Ele explica que os preços dos ingredientes estão bastante inflacionados, mas é complicado retirar, por exemplo, um dos mais requisitados da salada: o tomate. O produto teve uma inflação de 20% neste mês. Nos últimos 12 meses, o Índice de Preços ao Consumidor Amplo (IPCA) registrou alta de 10,42% nas refeições fora do domicílio, acima da inflação geral que acumulou alta de 8,24%, segundo os dados de maio do IBGE.
“Para realmente sobreviver a essa inflação eu teria que repassar os preços aos clientes, mas tenho medo do pessoal fugir”. Silva também resolveu dar de cortesia uma fruta – uma maçã ou mexerica – de sobremesa e diariamente escolhe um dos sucos para fazer uma promoção”, afirma.
Antevendo a crise que se instalaria no setor, a franquia Big X Picanha voltada para lanches, que atualmente possui 47 lojas no Brasil, resolveu, após uma pesquisa, criar um prato para a hora do almoço.

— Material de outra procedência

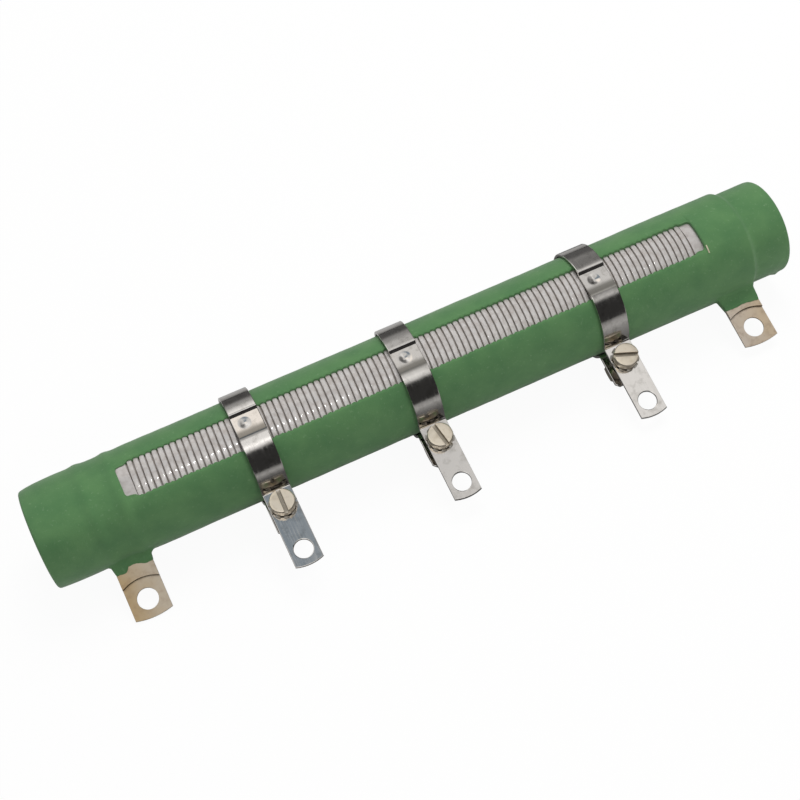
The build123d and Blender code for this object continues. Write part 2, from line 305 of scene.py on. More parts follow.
@dataclass(frozen=True)
class DrawnWire(Finish):
    """Drawn nickel-chrome resistance wire, dulled by firing: a chalky grey oxide over satin metal."""

    name: str = "drawn_resistance_wire"
    colour: str = "#C6C2BF"
    stained: str = "#B7B0AB"
    metal_share: float = 0.35
    roughness: float = 0.4
    stain_roughness: float = 0.54
    stain: Pattern = Pattern(1.6, 0.42, 0.7)

    def shader(self, tree: Tree, place: Socket) -> Node:
        """Satin grey metal with a firing stain that changes from turn to turn.

        Args:
            tree: The material's node tree.
            place: The point in the frame, in metres.

        Returns:
            The surface shader.
        """
        share = self.stain.share(tree, place)
        base = blend(tree, share, self.colour, self.stained)
        levels = {"Value": share, "To Min": self.roughness, "To Max": self.stain_roughness}
        inputs = {"Base Color": base, "Metallic": self.metal_share}
        inputs |= {"Roughness": add_node(tree, "MapRange", levels)}
        glaze = {"Coat Weight": 0.6, "Coat IOR": 1.6, "Coat Roughness": 0.055}
        return add_node(tree, "BsdfPrincipled", inputs | glaze)


@dataclass(frozen=True)
class BrightNickel(Finish):
    """Bright nickel plate on rolled spring strip: a near mirror with hairline marks and dust."""

    name: str = "bright_nickel_strip"
    colour: str = "#D9D5D0"
    haze: str = "#BBB7B1"
    # Colour of the shade painted into the fold below the pad.
    tarnish: str = "#817E78"
    dust: Pattern = Pattern(2.2, 0.5, 0.75, detail=4.0, crumble=0.6)
    hairlines: Pattern = Pattern(0.35, 0.45, 0.75, bottom=0.11, top=0.2, detail=2.0)
    hairline_stretch: float = 0.04
    ripple: Relief = Relief(3.2, 0.022, 0.6)

    def shader(self, tree: Tree, place: Socket) -> Node:
        """Clear reflections, broken by hairlines and by the slight ripple of a bent strip, with shade
        painted darker into the fold below the pad.

        Args:
            tree: The material's node tree.
            place: The point in the frame, in metres.

        Returns:
            The surface shader.
        """
        base = blend(tree, self.dust.share(tree, place), self.colour, self.haze)
        # Painted shade: the fold below the pad is darkened through a mesh attribute.
        fold_shade_share = add_node(tree, "Attribute", attribute_name="tarnish").outputs["Fac"]
        base = blend(tree, fold_shade_share, base, self.tarnish)
        scale = (1.0, self.hairline_stretch, self.hairline_stretch)
        stretched = add_node(tree, "Mapping", {"Vector": place, "Scale": scale})
        inputs = {"Base Color": base, "Metallic": 1.0}
        inputs |= {"Roughness": self.hairlines.share(tree, stretched)}
        return add_node(tree, "BsdfPrincipled", inputs | {"Normal": self.ripple.bump(tree, place)})


@dataclass(frozen=True)
class TarnishedNickel(Finish):
    """Nickel-plated strap that went through the firing: dull, with a tan heat tint and scorches."""

    name: str = "tarnished_nickel_strap"
    tint: str = "#B59E7B"
    plate: str = "#C0B3A0"
    scorch: str = "#9C7F68"
    # Colour of the shade painted into corners and seams.
    crevice_shade_colour: str = "#2E241A"
    crevice_reach: float = 1.1
    heat_span: tuple[float, float] = (87.0, 98.0)
    drift: Pattern = Pattern(6.0, 0.1, 0.9)
    marks: Pattern = Pattern(2.0, 0.5, 0.75, top=0.4, detail=5.0, crumble=0.6)
    dullness: Pattern = Pattern(2.0, 0.3, 0.7, bottom=0.3, top=0.42, detail=5.0, crumble=0.6)

    def shader(self, tree: Tree, place: Socket) -> Node:
        """Dull plate that drifts from tan to grey along the tube, with darker scorch marks and shade
        painted into its corners and seams.

        Args:
            tree: The material's node tree.
            place: The point in the frame, in metres.

        Returns:
            The surface shader.
        """
        along = add_node(tree, "SeparateXYZ", {0: place}).outputs["X"]
        from_middle = add_node(tree, "Math", {0: along}, operation="ABSOLUTE")
        near, far = (edge * MM for edge in self.heat_span)
        span = {"Value": from_middle, "From Min": near, "From Max": far}
        lean = add_node(tree, "MapRange", span | {"To Min": 0.5, "To Max": -0.5})
        base = blend(tree, self.drift.share(tree, place, lean), self.tint, self.plate)
        base = blend(tree, self.marks.share(tree, place), base, self.scorch)
        # Painted shade: corners and the seam under the short leaf are darkened.
        base = self.paint_crevice_shade(tree, base, self.crevice_shade_colour, self.crevice_reach)
        inputs = {"Base Color": base, "Metallic": 1.0}
        inputs |= {"Roughness": self.dullness.share(tree, place)}
        return add_node(tree, "BsdfPrincipled", inputs)


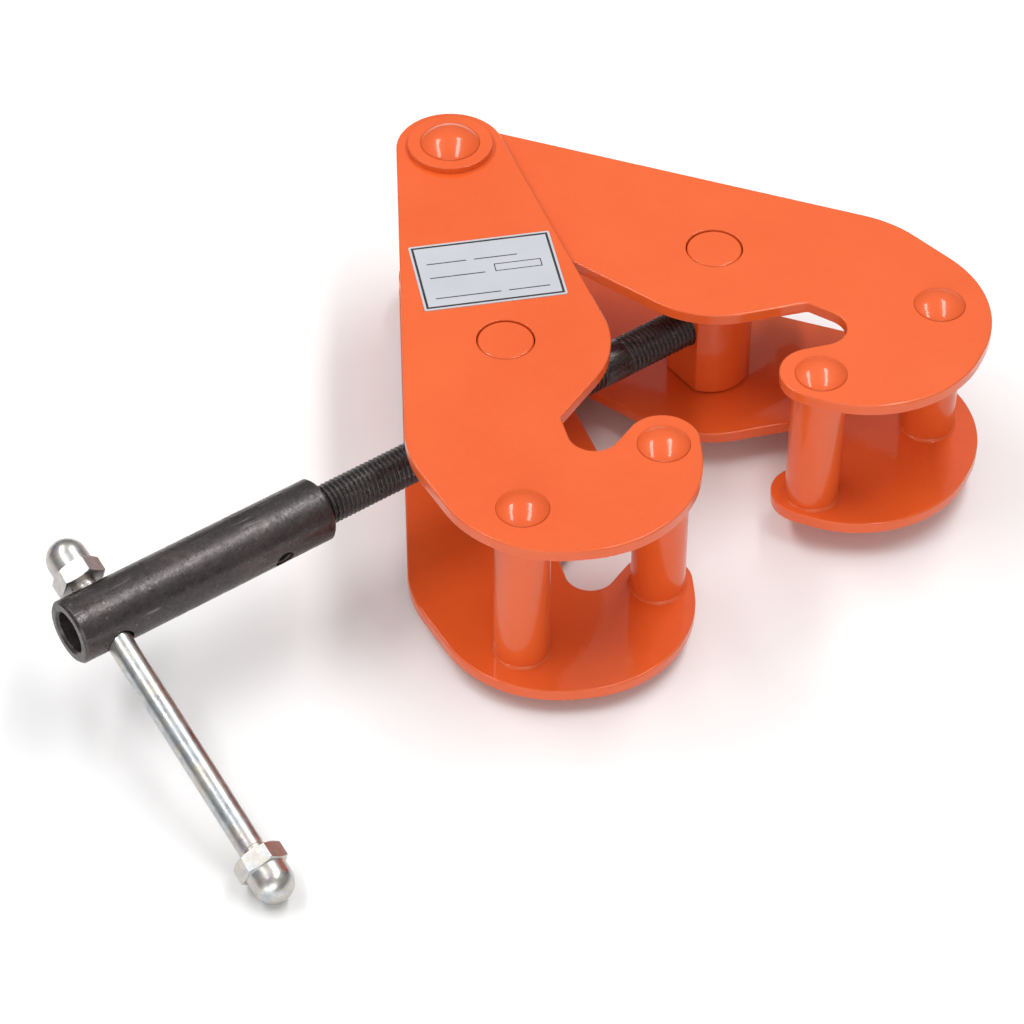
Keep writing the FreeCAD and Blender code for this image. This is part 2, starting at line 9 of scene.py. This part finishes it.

Cerca de 75% dos consumidores afirmavam preferir comer um prato de comida a um sanduíche nesse horário do dia. “Por isso resolvemos lançar esse prato que varia de 14,90 reais a 22,90. Se bem estamos sentindo queda nas vendas dos lanches, que são uma opção mais voltada para a hora do lazer, não podemos reclamar da saída desse prato”, explica Rita Poli, dona de sete lojas da franquia Big X Picanha.
Atualmente, do total de gastos de uma família com alimentação, 32% são fora do lar, e a projeção é de que este gasto aumente e atinja 40% até 2025, de acordo com a Abrasel. No entanto, para que esse setor, composto por mais de um milhão de empresas no país, continue crescendo será preciso investir na criatividade, o ingrediente principal para enxugar os custos dos proprietários e atrair novamente a freguesia para as mesas e balcões.